# THE RECORDS
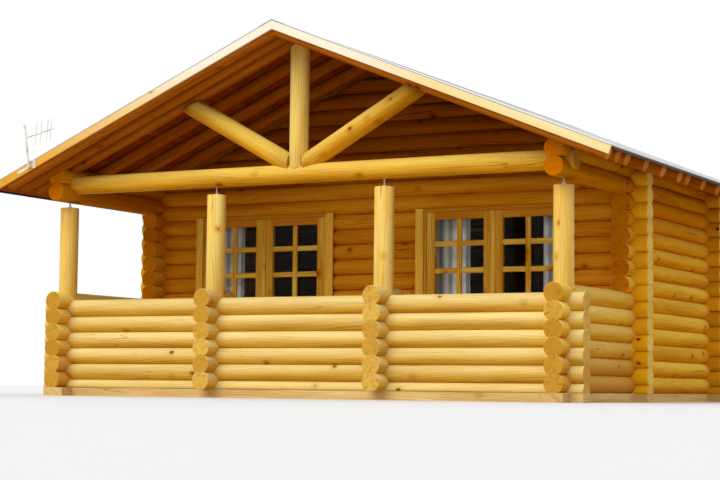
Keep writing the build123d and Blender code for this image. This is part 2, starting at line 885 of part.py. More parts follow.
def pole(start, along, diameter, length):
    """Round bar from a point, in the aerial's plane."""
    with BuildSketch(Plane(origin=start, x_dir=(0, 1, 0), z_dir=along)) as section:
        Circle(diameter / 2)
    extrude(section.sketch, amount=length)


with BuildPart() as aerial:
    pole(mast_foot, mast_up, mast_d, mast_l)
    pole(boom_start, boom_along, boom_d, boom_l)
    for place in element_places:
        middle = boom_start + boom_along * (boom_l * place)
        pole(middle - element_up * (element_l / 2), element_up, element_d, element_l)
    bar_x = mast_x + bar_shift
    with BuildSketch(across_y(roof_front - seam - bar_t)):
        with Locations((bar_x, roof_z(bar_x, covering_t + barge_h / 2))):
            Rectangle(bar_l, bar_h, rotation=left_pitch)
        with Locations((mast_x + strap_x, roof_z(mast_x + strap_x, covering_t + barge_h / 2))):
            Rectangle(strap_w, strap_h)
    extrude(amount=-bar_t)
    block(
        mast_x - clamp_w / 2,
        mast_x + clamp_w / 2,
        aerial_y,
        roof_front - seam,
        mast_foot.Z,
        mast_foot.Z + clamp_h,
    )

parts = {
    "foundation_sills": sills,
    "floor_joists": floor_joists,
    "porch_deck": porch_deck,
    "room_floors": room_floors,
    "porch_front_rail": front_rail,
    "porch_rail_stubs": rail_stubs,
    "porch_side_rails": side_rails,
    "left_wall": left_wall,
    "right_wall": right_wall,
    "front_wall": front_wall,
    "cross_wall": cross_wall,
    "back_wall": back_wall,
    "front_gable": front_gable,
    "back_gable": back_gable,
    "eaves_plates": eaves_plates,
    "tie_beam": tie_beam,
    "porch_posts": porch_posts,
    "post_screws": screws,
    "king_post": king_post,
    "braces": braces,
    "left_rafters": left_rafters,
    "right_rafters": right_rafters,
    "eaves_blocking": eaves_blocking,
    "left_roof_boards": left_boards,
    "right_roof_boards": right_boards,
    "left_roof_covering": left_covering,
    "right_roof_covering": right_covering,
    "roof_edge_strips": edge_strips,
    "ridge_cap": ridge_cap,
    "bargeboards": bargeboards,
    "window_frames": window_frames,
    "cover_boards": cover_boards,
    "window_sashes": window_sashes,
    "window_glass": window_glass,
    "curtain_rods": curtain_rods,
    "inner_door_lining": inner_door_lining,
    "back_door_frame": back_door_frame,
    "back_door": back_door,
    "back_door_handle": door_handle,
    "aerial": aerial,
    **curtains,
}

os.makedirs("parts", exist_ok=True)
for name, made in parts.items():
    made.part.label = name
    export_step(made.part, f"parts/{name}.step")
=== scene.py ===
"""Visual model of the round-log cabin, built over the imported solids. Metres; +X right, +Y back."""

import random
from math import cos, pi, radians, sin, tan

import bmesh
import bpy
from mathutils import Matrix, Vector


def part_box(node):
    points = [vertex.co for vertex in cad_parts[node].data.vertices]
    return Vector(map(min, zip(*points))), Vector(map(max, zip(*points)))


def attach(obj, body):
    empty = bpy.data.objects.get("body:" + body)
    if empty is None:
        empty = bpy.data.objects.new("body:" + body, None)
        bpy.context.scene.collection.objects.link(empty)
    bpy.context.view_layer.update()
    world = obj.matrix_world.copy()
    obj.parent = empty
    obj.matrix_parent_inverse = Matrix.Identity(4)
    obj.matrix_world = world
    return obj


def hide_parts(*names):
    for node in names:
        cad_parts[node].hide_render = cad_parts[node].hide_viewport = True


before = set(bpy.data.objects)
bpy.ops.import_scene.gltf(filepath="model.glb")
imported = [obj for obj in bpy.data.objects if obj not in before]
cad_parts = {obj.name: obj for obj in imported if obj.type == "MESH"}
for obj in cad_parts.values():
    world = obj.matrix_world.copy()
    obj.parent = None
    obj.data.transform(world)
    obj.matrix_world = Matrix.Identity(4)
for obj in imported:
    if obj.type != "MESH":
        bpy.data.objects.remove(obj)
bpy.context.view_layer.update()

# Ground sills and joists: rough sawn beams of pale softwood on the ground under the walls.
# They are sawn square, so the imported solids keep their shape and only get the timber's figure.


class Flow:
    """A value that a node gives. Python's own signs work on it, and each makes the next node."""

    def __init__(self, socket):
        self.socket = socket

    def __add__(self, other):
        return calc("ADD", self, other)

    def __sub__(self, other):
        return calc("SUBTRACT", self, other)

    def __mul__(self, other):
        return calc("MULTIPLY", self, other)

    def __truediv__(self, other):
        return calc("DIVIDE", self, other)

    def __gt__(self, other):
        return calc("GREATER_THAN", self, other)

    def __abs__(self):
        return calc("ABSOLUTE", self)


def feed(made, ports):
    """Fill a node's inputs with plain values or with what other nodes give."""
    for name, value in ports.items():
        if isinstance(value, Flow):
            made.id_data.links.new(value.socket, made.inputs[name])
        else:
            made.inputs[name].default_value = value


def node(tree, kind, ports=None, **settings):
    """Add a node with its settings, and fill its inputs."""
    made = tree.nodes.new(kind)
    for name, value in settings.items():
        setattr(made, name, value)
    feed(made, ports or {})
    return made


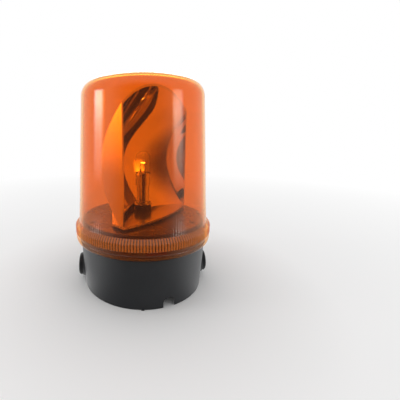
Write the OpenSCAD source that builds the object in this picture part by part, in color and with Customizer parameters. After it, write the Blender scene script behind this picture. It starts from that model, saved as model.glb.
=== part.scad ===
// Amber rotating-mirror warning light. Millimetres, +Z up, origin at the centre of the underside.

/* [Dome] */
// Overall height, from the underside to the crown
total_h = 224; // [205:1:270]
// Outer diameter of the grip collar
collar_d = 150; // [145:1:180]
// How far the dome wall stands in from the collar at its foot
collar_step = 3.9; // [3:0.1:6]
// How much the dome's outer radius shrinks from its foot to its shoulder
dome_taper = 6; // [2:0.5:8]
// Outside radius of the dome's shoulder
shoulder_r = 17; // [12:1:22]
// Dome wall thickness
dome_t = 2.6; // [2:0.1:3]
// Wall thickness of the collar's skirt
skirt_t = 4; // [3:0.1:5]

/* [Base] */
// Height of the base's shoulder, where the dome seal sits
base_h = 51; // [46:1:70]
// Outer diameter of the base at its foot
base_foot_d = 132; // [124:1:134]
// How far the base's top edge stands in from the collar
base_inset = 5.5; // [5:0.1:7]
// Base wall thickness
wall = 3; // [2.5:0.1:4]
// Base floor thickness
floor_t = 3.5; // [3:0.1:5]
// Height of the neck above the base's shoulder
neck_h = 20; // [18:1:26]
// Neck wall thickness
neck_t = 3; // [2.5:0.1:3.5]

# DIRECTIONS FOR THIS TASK
Restate all of the entries above precisely.

# ANSWER TO THE PROBLEM
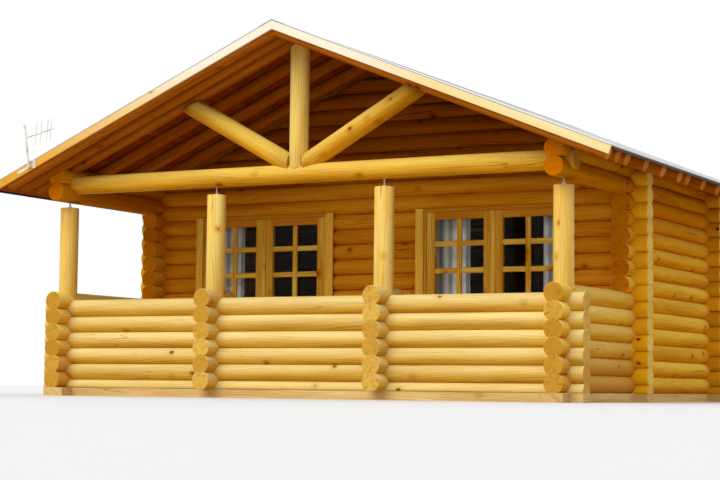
Keep writing the build123d and Blender code for this image. This is part 2, starting at line 885 of part.py. More parts follow.
def pole(start, along, diameter, length):
    """Round bar from a point, in the aerial's plane."""
    with BuildSketch(Plane(origin=start, x_dir=(0, 1, 0), z_dir=along)) as section:
        Circle(diameter / 2)
    extrude(section.sketch, amount=length)


with BuildPart() as aerial:
    pole(mast_foot, mast_up, mast_d, mast_l)
    pole(boom_start, boom_along, boom_d, boom_l)
    for place in element_places:
        middle = boom_start + boom_along * (boom_l * place)
        pole(middle - element_up * (element_l / 2), element_up, element_d, element_l)
    bar_x = mast_x + bar_shift
    with BuildSketch(across_y(roof_front - seam - bar_t)):
        with Locations((bar_x, roof_z(bar_x, covering_t + barge_h / 2))):
            Rectangle(bar_l, bar_h, rotation=left_pitch)
        with Locations((mast_x + strap_x, roof_z(mast_x + strap_x, covering_t + barge_h / 2))):
            Rectangle(strap_w, strap_h)
    extrude(amount=-bar_t)
    block(
        mast_x - clamp_w / 2,
        mast_x + clamp_w / 2,
        aerial_y,
        roof_front - seam,
        mast_foot.Z,
        mast_foot.Z + clamp_h,
    )

parts = {
    "foundation_sills": sills,
    "floor_joists": floor_joists,
    "porch_deck": porch_deck,
    "room_floors": room_floors,
    "porch_front_rail": front_rail,
    "porch_rail_stubs": rail_stubs,
    "porch_side_rails": side_rails,
    "left_wall": left_wall,
    "right_wall": right_wall,
    "front_wall": front_wall,
    "cross_wall": cross_wall,
    "back_wall": back_wall,
    "front_gable": front_gable,
    "back_gable": back_gable,
    "eaves_plates": eaves_plates,
    "tie_beam": tie_beam,
    "porch_posts": porch_posts,
    "post_screws": screws,
    "king_post": king_post,
    "braces": braces,
    "left_rafters": left_rafters,
    "right_rafters": right_rafters,
    "eaves_blocking": eaves_blocking,
    "left_roof_boards": left_boards,
    "right_roof_boards": right_boards,
    "left_roof_covering": left_covering,
    "right_roof_covering": right_covering,
    "roof_edge_strips": edge_strips,
    "ridge_cap": ridge_cap,
    "bargeboards": bargeboards,
    "window_frames": window_frames,
    "cover_boards": cover_boards,
    "window_sashes": window_sashes,
    "window_glass": window_glass,
    "curtain_rods": curtain_rods,
    "inner_door_lining": inner_door_lining,
    "back_door_frame": back_door_frame,
    "back_door": back_door,
    "back_door_handle": door_handle,
    "aerial": aerial,
    **curtains,
}

os.makedirs("parts", exist_ok=True)
for name, made in parts.items():
    made.part.label = name
    export_step(made.part, f"parts/{name}.step")
=== scene.py ===
"""Visual model of the round-log cabin, built over the imported solids. Metres; +X right, +Y back."""

import random
from math import cos, pi, radians, sin, tan

import bmesh
import bpy
from mathutils import Matrix, Vector


def part_box(node):
    points = [vertex.co for vertex in cad_parts[node].data.vertices]
    return Vector(map(min, zip(*points))), Vector(map(max, zip(*points)))


def attach(obj, body):
    empty = bpy.data.objects.get("body:" + body)
    if empty is None:
        empty = bpy.data.objects.new("body:" + body, None)
        bpy.context.scene.collection.objects.link(empty)
    bpy.context.view_layer.update()
    world = obj.matrix_world.copy()
    obj.parent = empty
    obj.matrix_parent_inverse = Matrix.Identity(4)
    obj.matrix_world = world
    return obj


def hide_parts(*names):
    for node in names:
        cad_parts[node].hide_render = cad_parts[node].hide_viewport = True


before = set(bpy.data.objects)
bpy.ops.import_scene.gltf(filepath="model.glb")
imported = [obj for obj in bpy.data.objects if obj not in before]
cad_parts = {obj.name: obj for obj in imported if obj.type == "MESH"}
for obj in cad_parts.values():
    world = obj.matrix_world.copy()
    obj.parent = None
    obj.data.transform(world)
    obj.matrix_world = Matrix.Identity(4)
for obj in imported:
    if obj.type != "MESH":
        bpy.data.objects.remove(obj)
bpy.context.view_layer.update()

# Ground sills and joists: rough sawn beams of pale softwood on the ground under the walls.
# They are sawn square, so the imported solids keep their shape and only get the timber's figure.


class Flow:
    """A value that a node gives. Python's own signs work on it, and each makes the next node."""

    def __init__(self, socket):
        self.socket = socket

    def __add__(self, other):
        return calc("ADD", self, other)

    def __sub__(self, other):
        return calc("SUBTRACT", self, other)

    def __mul__(self, other):
        return calc("MULTIPLY", self, other)

    def __truediv__(self, other):
        return calc("DIVIDE", self, other)

    def __gt__(self, other):
        return calc("GREATER_THAN", self, other)

    def __abs__(self):
        return calc("ABSOLUTE", self)


def feed(made, ports):
    """Fill a node's inputs with plain values or with what other nodes give."""
    for name, value in ports.items():
        if isinstance(value, Flow):
            made.id_data.links.new(value.socket, made.inputs[name])
        else:
            made.inputs[name].default_value = value


def node(tree, kind, ports=None, **settings):
    """Add a node with its settings, and fill its inputs."""
    made = tree.nodes.new(kind)
    for name, value in settings.items():
        setattr(made, name, value)
    feed(made, ports or {})
    return made


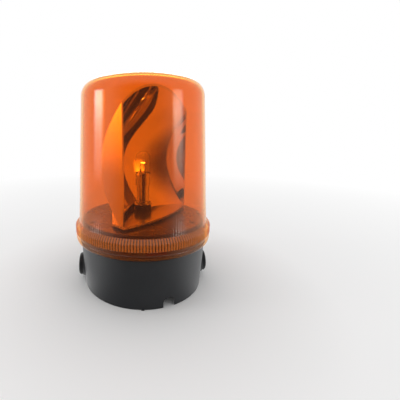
Write the OpenSCAD source that builds the object in this picture part by part, in color and with Customizer parameters. After it, write the Blender scene script behind this picture. It starts from that model, saved as model.glb.
=== part.scad ===
// Amber rotating-mirror warning light. Millimetres, +Z up, origin at the centre of the underside.

/* [Dome] */
// Overall height, from the underside to the crown
total_h = 224; // [205:1:270]
// Outer diameter of the grip collar
collar_d = 150; // [145:1:180]
// How far the dome wall stands in from the collar at its foot
collar_step = 3.9; // [3:0.1:6]
// How much the dome's outer radius shrinks from its foot to its shoulder
dome_taper = 6; // [2:0.5:8]
// Outside radius of the dome's shoulder
shoulder_r = 17; // [12:1:22]
// Dome wall thickness
dome_t = 2.6; // [2:0.1:3]
// Wall thickness of the collar's skirt
skirt_t = 4; // [3:0.1:5]

/* [Base] */
// Height of the base's shoulder, where the dome seal sits
base_h = 51; // [46:1:70]
// Outer diameter of the base at its foot
base_foot_d = 132; // [124:1:134]
// How far the base's top edge stands in from the collar
base_inset = 5.5; // [5:0.1:7]
// Base wall thickness
wall = 3; // [2.5:0.1:4]
// Base floor thickness
floor_t = 3.5; // [3:0.1:5]
// Height of the neck above the base's shoulder
neck_h = 20; // [18:1:26]
// Neck wall thickness
neck_t = 3; // [2.5:0.1:3.5]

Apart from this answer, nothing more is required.